FOR MOST PEOPLE, THEIR FIRST GLASS CUTTING EXPERIENCE can be rather intimidating. Some may be concerned that the glass will shatter into many pieces, while others will be wary of cutting themselves with sharp glass edges. In reality, glass will break easily along your score lines if you take the time to learn the proper techniques. While it is possible to nick your fingers when cutting stained glass, careful handling of glass and its scraps will keep those events to a minimum.
We use the term glass cutting, and we use a tool called a glass cutter, but in actuality we are simply scoring the glass. This means we scratch the surface of the glass with our cutter; then we break the glass using either our hands or a tool. Glass is created by mixing sand, or silica, with other minerals, and heating them to a very high temperature. When the glass has been properly cooled, you can separate the microscopic particles on the glass surface using a tungsten carbide cutter wheel. Your score line creates a weak point in the glass that can be easily broken using the methods described in this chapter.
Learning proper scoring and breaking techniques is one of the most important steps in stained glass work. As you develop good skills in this area, you will find that the quality of your other stained glass skills will also improve. Accuracy in each step will lead to the completion of quality art glass projects.
TRADITIONAL STEEL WHEEL CUTTER
One option is the traditional wheel cutter. If using this tool, you will need to dip it in cutting oil every few scores. To hold this style of cutter, place it between the first two fingers of your dominant hand and grasp the shaft of the cutter with your thumb and forefinger.
Place the thumb of your non-dominant hand on top of the cutter and your index finger along the cutting wheel. This style of cutter is used while scoring the glass toward your body.
PENCIL GRIP CUTTER
A pencil grip cutter with an oil-fed tip can also do well for scoring stained glass. Hold the cutter in your dominant hand like a pencil and use your nondominant hand to help guide the cutter head. When scoring the glass, you will cut in the direction moving away from your body.
PISTOL GRIP CUTTER
One of the most comfortable glass cutters is the pistol grip style. It fits nicely in your hands, and can be easily guided along the glass. Because of its design, even a beginner can cut glass for quite some time before developing any hand fatigue.

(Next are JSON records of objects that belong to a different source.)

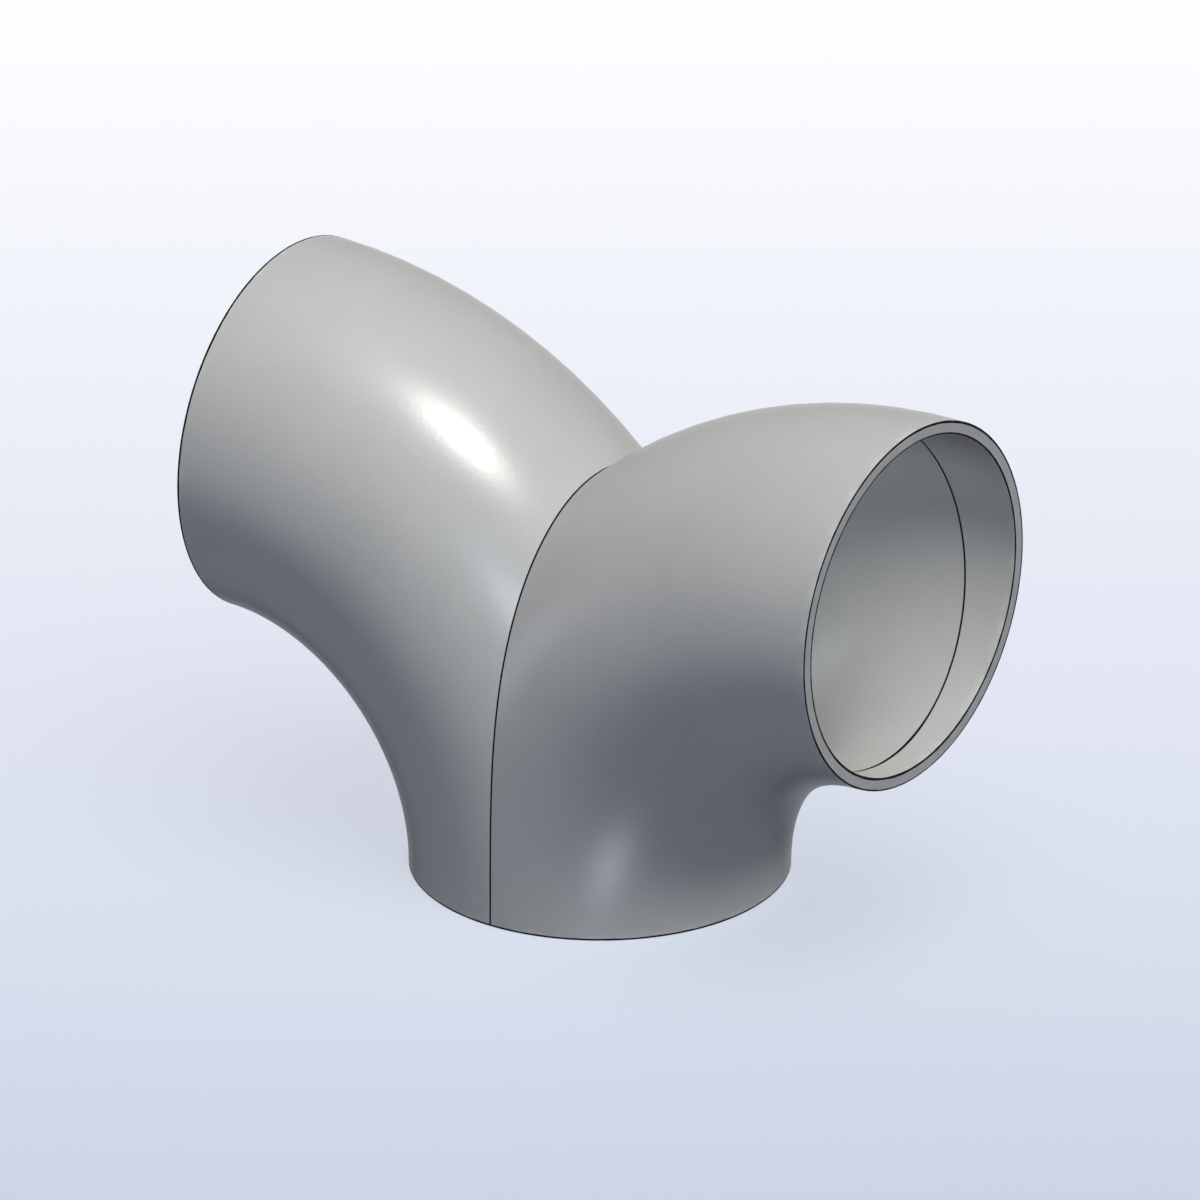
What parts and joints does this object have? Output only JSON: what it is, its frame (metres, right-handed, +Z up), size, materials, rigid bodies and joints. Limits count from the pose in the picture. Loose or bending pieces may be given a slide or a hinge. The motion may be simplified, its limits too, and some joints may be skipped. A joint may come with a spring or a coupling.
{
  "type": "y pipe fitting",
  "caption": "Plain-ended Y pipe fitting whose round inlet splits into two swept right-angle bends with opposite outlets, in smooth grey metal.",
  "frame": {"origin": "centre of the inlet's end face, on which the fitting stands", "axes": "+Z up the inlet's axis into the fitting, +X out of the right-hand outlet, +Y square to the plane that holds the three axes, towards the back of the pictured side"},
  "size_m": [0.216, 0.108, 0.162],
  "materials": {
    "fitting_body": "smooth satin light grey paint, inside and out"
  },
  "bodies": {
    "root": {"fitting_body": "fitting_body"}
  },
  "joints": []
}
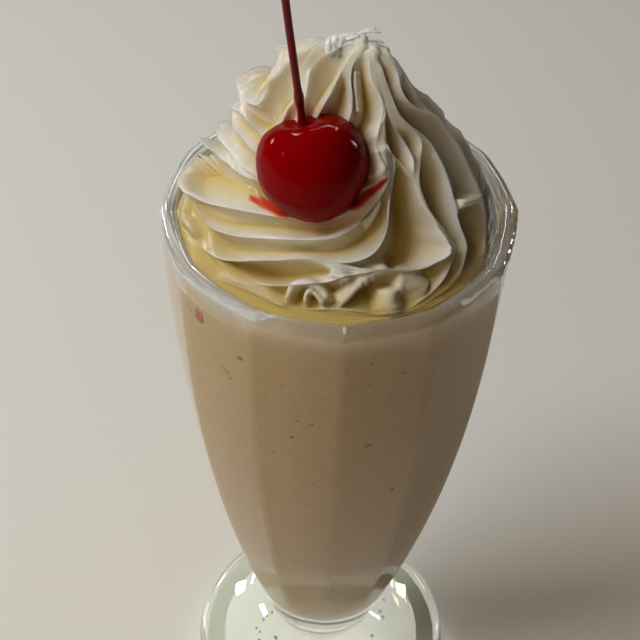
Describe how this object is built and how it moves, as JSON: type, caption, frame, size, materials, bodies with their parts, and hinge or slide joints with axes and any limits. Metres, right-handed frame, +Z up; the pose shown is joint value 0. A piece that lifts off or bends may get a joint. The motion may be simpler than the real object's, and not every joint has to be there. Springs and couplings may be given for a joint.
{
  "type": "butter pecan milkshake in a footed soda glass",
  "caption": "Tall footed soda glass with soft flutes, filled with a pale nut milkshake under piped whipped cream and a stemmed cherry.",
  "frame": {"origin": "centre of the flat ring under the glass's foot, on the surface that it stands on", "axes": "+Z up along the glass's axis, -Y towards the side with the cherry, +X to the right as seen from there"},
  "size_m": [0.0848, 0.0848, 0.258],
  "materials": {
    "clear_glass": "pressed soda-lime glass, polished, clear with a faint grey-green edge",
    "milkshake": "thick opaque shake, pale tan, with small dark nut specks",
    "whipped_cream": "piped dairy cream, warm white, soft satin",
    "cherry": "preserved cherry, deep red, wet with syrup",
    "cherry_stem": "stained stalk, dark red-brown, wet"
  },
  "bodies": {
    "root": {"glass": "clear_glass", "milkshake": "milkshake", "whipped_cream": "whipped_cream", "cherry": "cherry", "cherry_stem": "cherry_stem"}
  },
  "joints": []
}
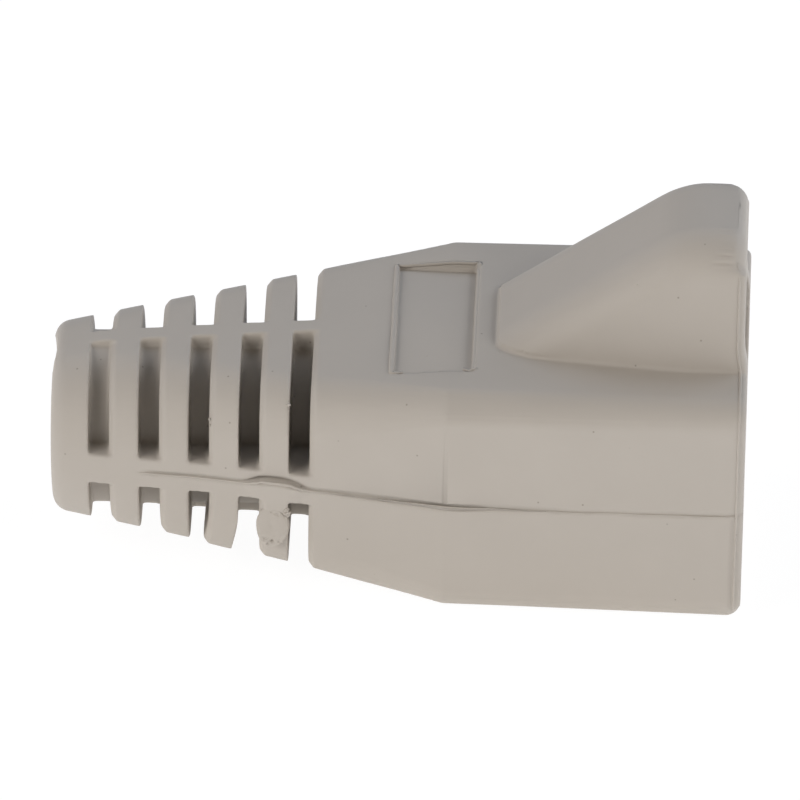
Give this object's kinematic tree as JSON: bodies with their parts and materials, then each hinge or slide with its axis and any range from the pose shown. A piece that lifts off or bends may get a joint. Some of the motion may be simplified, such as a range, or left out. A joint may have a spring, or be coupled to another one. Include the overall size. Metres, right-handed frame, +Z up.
{
  "type": "strain relief boot",
  "caption": "Soft moulded strain relief boot for a modular plug: a ribbed, flexible neck with a round cable bore that widens into a square plug sleeve with a sloping latch hood.",
  "frame": {"origin": "middle of the flat bottom the boot rests on: half way along its length and width, at its lowest level", "axes": "+X along the cable axis, out of the mouth that takes the plug; +Y across the boot; +Z up, out of the side with the latch hood"},
  "size_m": [0.0274, 0.014, 0.0149],
  "materials": {
    "moulded_pvc": "warm light grey soft plasticised PVC with a fine matte mould texture"
  },
  "bodies": {
    "root": {"boot": "moulded_pvc"}
  },
  "joints": []
}
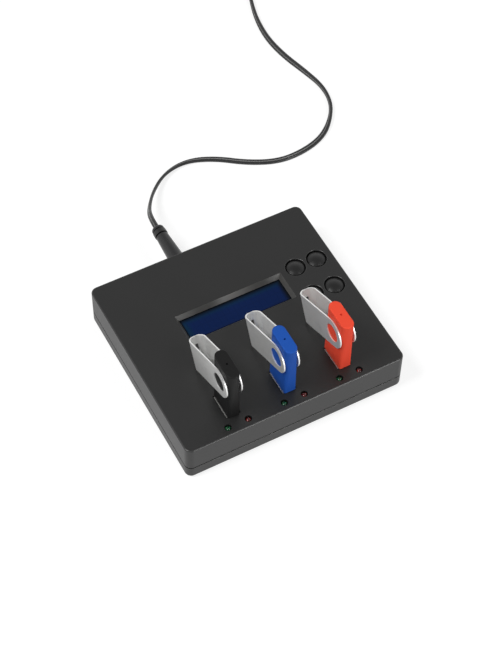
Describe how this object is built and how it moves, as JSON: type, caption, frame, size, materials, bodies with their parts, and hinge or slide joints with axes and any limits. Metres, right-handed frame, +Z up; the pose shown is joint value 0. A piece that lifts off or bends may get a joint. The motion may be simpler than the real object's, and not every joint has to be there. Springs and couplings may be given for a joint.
{
  "type": "usb flash drive duplicator",
  "caption": "Low square desktop box that copies flash drives: upright ports in its top, a recessed display, round push buttons, indicator lamps, plugged-in swivel drives and a power lead.",
  "frame": {"origin": "middle of the case's footprint, on the surface under its rubber feet", "axes": "+Z up; +X to the right of someone facing the ports, along the case's longer side; +Y to the rear, where the power inlet is"},
  "size_m": [0.2319, 0.4305, 0.0684],
  "materials": {
    "case_plastic": "fine-textured satin black moulded plastic",
    "rubber": "matt black rubber",
    "screw_steel": "zinc-plated steel",
    "circuit_board": "green solder mask over glass-fibre board",
    "display_frame_metal": "black painted sheet steel",
    "display_glass": "dark blue tinted display glass, gloss",
    "display_light_box": "blue-lit light guide",
    "header_plastic": "black moulded pin header",
    "green_lamp": "green tinted clear lamp body, unlit",
    "red_lamp": "red tinted clear lamp body, unlit",
    "spacer_plastic": "natural nylon",
    "switch_plastic": "black moulded switch housing",
    "button_plastic": "satin black moulded button",
    "jack_plastic": "black moulded inlet",
    "contact_metal": "nickel plating",
    "capacitor_sleeve": "bare aluminium cans",
    "chip_plastic": "black epoxy package",
    "crystal_can": "plated steel can",
    "socket_metal": "nickel-plated drawn steel",
    "socket_tongue_plastic": "black moulded contact block",
    "black_drive_plastic": "satin black moulded plastic",
    "blue_drive_plastic": "satin royal blue moulded plastic",
    "red_drive_plastic": "satin bright red moulded plastic",
    "plug_metal": "nickel-plated drawn steel",
    "plug_insert_plastic": "black moulded contact strip",
    "cover_metal": "satin silver sheet aluminium",
    "lead_plastic": "soft black cable sheath and moulded strain relief",
    "adapter_plastic": "black moulded adapter housing",
    "blade_metal": "nickel-plated blades"
  },
  "bodies": {
    "case": {"bottom_shell": "case_plastic", "top_shell": "case_plastic", "rubber_feet": "rubber", "case_screws": "screw_steel", "main_board": "circuit_board", "board_screws": "screw_steel", "display_screws": "screw_steel", "display_board": "circuit_board", "display_frame": "display_frame_metal", "display_glass": "display_glass", "display_backlight": "display_light_box", "display_header": "header_plastic", "green_leds": "green_lamp", "red_leds": "red_lamp", "led_spacers": "spacer_plastic", "tactile_switches": "switch_plastic", "dc_jack": "jack_plastic", "dc_jack_pin": "contact_metal", "capacitors": "capacitor_sleeve", "controller_chip": "chip_plastic", "memory_chip": "chip_plastic", "crystal": "crystal_can", "usb_socket_left": "socket_metal", "usb_tongue_left": "socket_tongue_plastic", "usb_socket_middle": "socket_metal", "usb_tongue_middle": "socket_tongue_plastic", "usb_socket_right": "socket_metal", "usb_tongue_right": "socket_tongue_plastic"},
    "drive_left": {"drive_body_left": "black_drive_plastic", "drive_plug_left": "plug_metal", "drive_insert_left": "plug_insert_plastic"},
    "cover_left": {"swivel_cover_left": "cover_metal"},
    "drive_middle": {"drive_body_middle": "blue_drive_plastic", "drive_plug_middle": "plug_metal", "drive_insert_middle": "plug_insert_plastic"},
    "cover_middle": {"swivel_cover_middle": "cover_metal"},
    "drive_right": {"drive_body_right": "red_drive_plastic", "drive_plug_right": "plug_metal", "drive_insert_right": "plug_insert_plastic"},
    "cover_right": {"swivel_cover_right": "cover_metal"},
    "button_rear_left": {"button_rear_left": "button_plastic", "switch_plunger_rear_left": "switch_plastic"},
    "button_rear_right": {"button_rear_right": "button_plastic", "switch_plunger_rear_right": "switch_plastic"},
    "button_front_left": {"button_front_left": "button_plastic", "switch_plunger_front_left": "switch_plastic"},
    "button_front_right": {"button_front_right": "button_plastic", "switch_plunger_front_right": "switch_plastic"},
    "power_lead": {"plug_barrel": "contact_metal", "plug_overmould": "lead_plastic", "power_cord": "lead_plastic", "cord_coil": "lead_plastic", "cord_tail": "lead_plastic", "adapter_sleeve": "lead_plastic", "adapter_body": "adapter_plastic", "adapter_blades": "blade_metal"}
  },
  "joints": [
    {"name": "drive_left_pull", "type": "slide", "parent": "case", "child": "drive_left", "axis": [0, 0, 1], "range_m": [0, 0.018]},
    {"name": "cover_left_swivel", "type": "hinge", "parent": "drive_left", "child": "cover_left", "pos_m": [-0.0357, -0.0445, 0.054], "axis": [1, 0, 0], "range_deg": [0, 230]},
    {"name": "drive_middle_pull", "type": "slide", "parent": "case", "child": "drive_middle", "axis": [0, 0, 1], "range_m": [0, 0.018]},
    {"name": "cover_middle_swivel", "type": "hinge", "parent": "drive_middle", "child": "cover_middle", "pos_m": [0, -0.0445, 0.054], "axis": [1, 0, 0], "range_deg": [0, 230]},
    {"name": "drive_right_pull", "type": "slide", "parent": "case", "child": "drive_right", "axis": [0, 0, 1], "range_m": [0, 0.018]},
    {"name": "cover_right_swivel", "type": "hinge", "parent": "drive_right", "child": "cover_right", "pos_m": [0.0357, -0.0445, 0.054], "axis": [1, 0, 0], "range_deg": [0, 230]},
    {"name": "button_rear_left_press", "type": "slide", "parent": "case", "child": "button_rear_left", "axis": [0, 0, -1], "range_m": [0, 0.0005], "stiffness_N_per_m": 600, "springref_m": -0.001},
    {"name": "button_rear_right_press", "type": "slide", "parent": "case", "child": "button_rear_right", "axis": [0, 0, -1], "range_m": [0, 0.0005], "stiffness_N_per_m": 600, "springref_m": -0.001},
    {"name": "button_front_left_press", "type": "slide", "parent": "case", "child": "button_front_left", "axis": [0, 0, -1], "range_m": [0, 0.0005], "stiffness_N_per_m": 600, "springref_m": -0.001},
    {"name": "button_front_right_press", "type": "slide", "parent": "case", "child": "button_front_right", "axis": [0, 0, -1], "range_m": [0, 0.0005], "stiffness_N_per_m": 600, "springref_m": -0.001},
    {"name": "power_plug_pull", "type": "slide", "parent": "case", "child": "power_lead", "axis": [0, 1, 0], "range_m": [0, 0.012]}
  ]
}
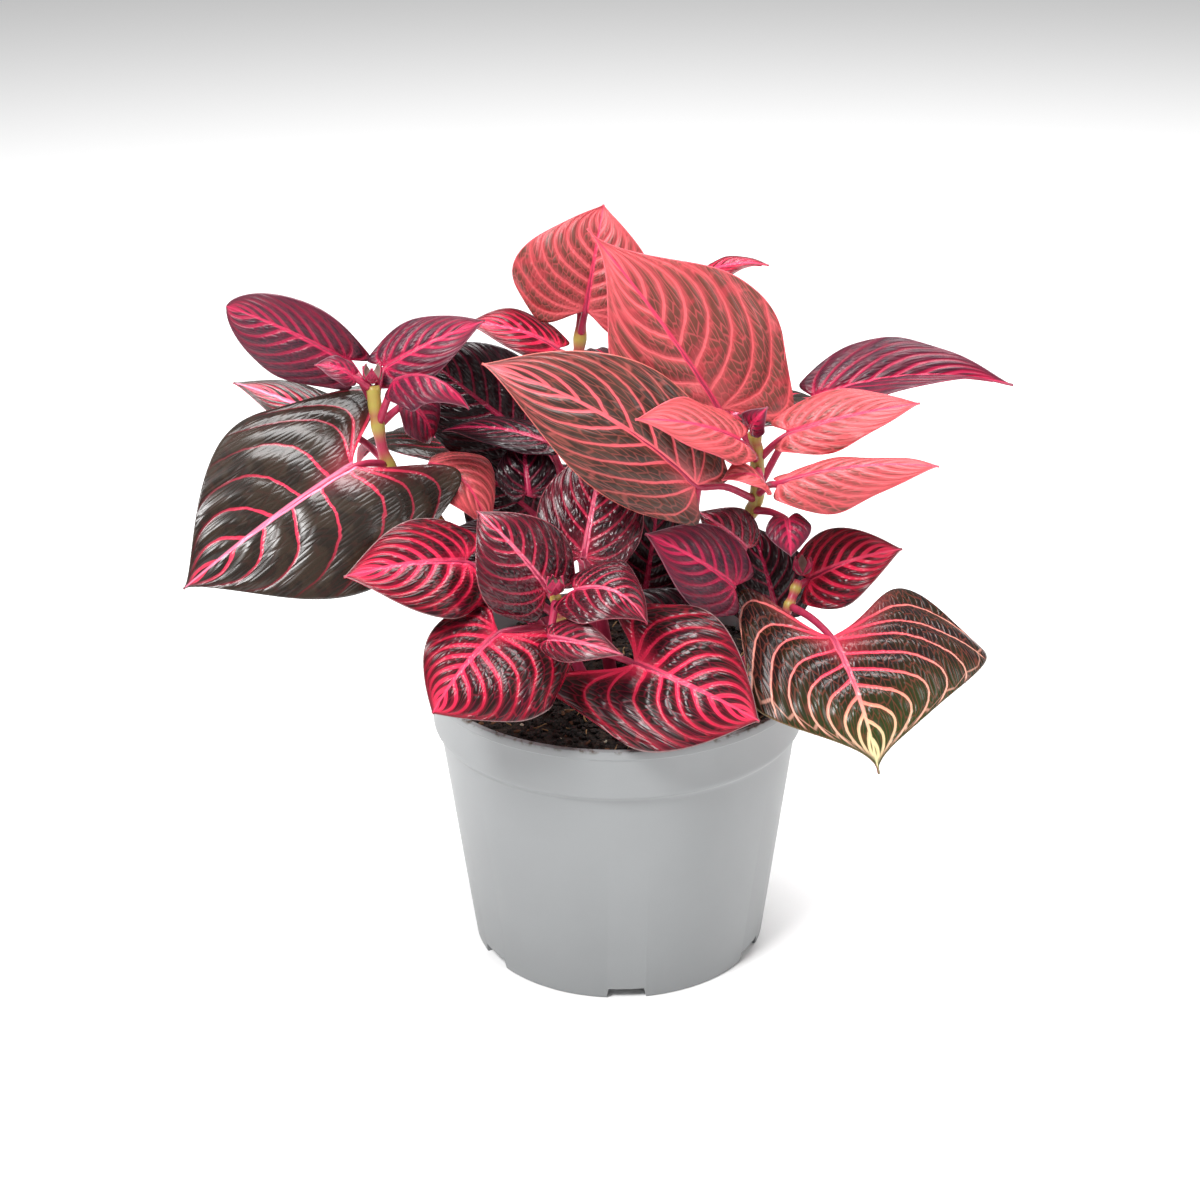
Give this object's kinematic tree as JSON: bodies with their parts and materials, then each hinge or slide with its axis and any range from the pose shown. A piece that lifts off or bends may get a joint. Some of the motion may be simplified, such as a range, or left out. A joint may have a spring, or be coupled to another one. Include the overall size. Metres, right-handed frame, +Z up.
{
  "type": "potted bloodleaf",
  "caption": "Bloodleaf house plant with red-veined leaves in opposite pairs on rooted stems, standing in a round tapered plastic grow pot.",
  "frame": {"origin": "the pot's axis, on the surface that the pot stands on", "axes": "+Z up the pot's axis, +X to the right and -Y towards the viewer as the plant is shown"},
  "size_m": [0.2433, 0.1666, 0.2313],
  "materials": {
    "pot_plastic": "satin",
    "peat": "matte",
    "stem": "satin",
    "leaf_maroon": "gloss",
    "leaf_coral": "satin",
    "leaf_olive": "gloss",
    "leaf_mauve": "satin"
  },
  "bodies": {
    "root": {"pot": "pot_plastic", "soil": "peat", "stem_left": "stem", "stem_right": "stem", "stem_back": "stem", "stem_front": "stem", "stem_middle": "stem", "stem_low_right": "stem", "stem_back_right": "stem", "stem_back_left": "stem", "leaf_left_big": "leaf_olive", "leaf_left_upper": "leaf_mauve", "leaf_left_inner": "leaf_mauve", "leaf_left_folded": "leaf_mauve", "leaf_left_bud_outer": "leaf_mauve", "leaf_left_under": "leaf_olive", "leaf_left_arched": "leaf_coral", "leaf_left_striped": "leaf_maroon", "leaf_left_behind": "leaf_maroon", "leaf_left_shaded": "leaf_olive", "leaf_left_edge_on": "leaf_olive", "leaf_front_upright": "leaf_maroon", "leaf_front_right": "leaf_maroon", "leaf_front_small": "leaf_maroon", "leaf_front_over_rim": "leaf_maroon", "leaf_front_big": "leaf_maroon", "leaf_middle_glossy": "leaf_maroon", "leaf_middle_dark": "leaf_maroon", "leaf_middle_long": "leaf_olive", "leaf_middle_purple": "leaf_mauve", "leaf_middle_low": "leaf_maroon", "leaf_low_shaded": "leaf_maroon", "leaf_middle_maroon": "leaf_maroon", "leaf_deep_left": "leaf_maroon", "leaf_deep_middle": "leaf_maroon", "leaf_deep_right": "leaf_maroon", "leaf_top_big": "leaf_coral", "leaf_top_back": "leaf_coral", "leaf_top_left": "leaf_coral", "leaf_top_far": "leaf_coral", "leaf_right_long": "leaf_mauve", "leaf_right_coral": "leaf_coral", "leaf_right_folded": "leaf_coral", "leaf_right_inward": "leaf_coral", "leaf_right_pointing_left": "leaf_coral", "leaf_right_bud_front": "leaf_mauve", "leaf_low_small": "leaf_maroon", "leaf_low_right": "leaf_maroon", "leaf_low_big": "leaf_olive", "leaf_back_left_high": "leaf_maroon", "leaf_back_left_low": "leaf_maroon", "leaf_back_left_inner": "leaf_maroon", "leaf_back_middle": "leaf_maroon", "leaf_back_right_high": "leaf_maroon", "leaf_back_right_low": "leaf_maroon", "leaf_back_low": "leaf_maroon"}
  },
  "joints": []
}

To hold a pistol grip cutter, hold it in your dominant hand and wrap your nondominant hand over the top. Extend your index finger from your nondominant hand down along the cutter wheel, which will guide it as you score the glass. When scoring the glass with this style of cutter, you will cut away from your body.
For safety, put on protective glasses. When cutting glass, you’ll want to set up your work area with a work surface, such as Homasote. This material will protect your work space, as well as provide a nonrigid surface that will have just a bit of give to it.
Stand up so that you are in a better position over the glass. Holding the pistol grip cutter as described above, make sure that the barrel of the cutter is parallel to your work surface.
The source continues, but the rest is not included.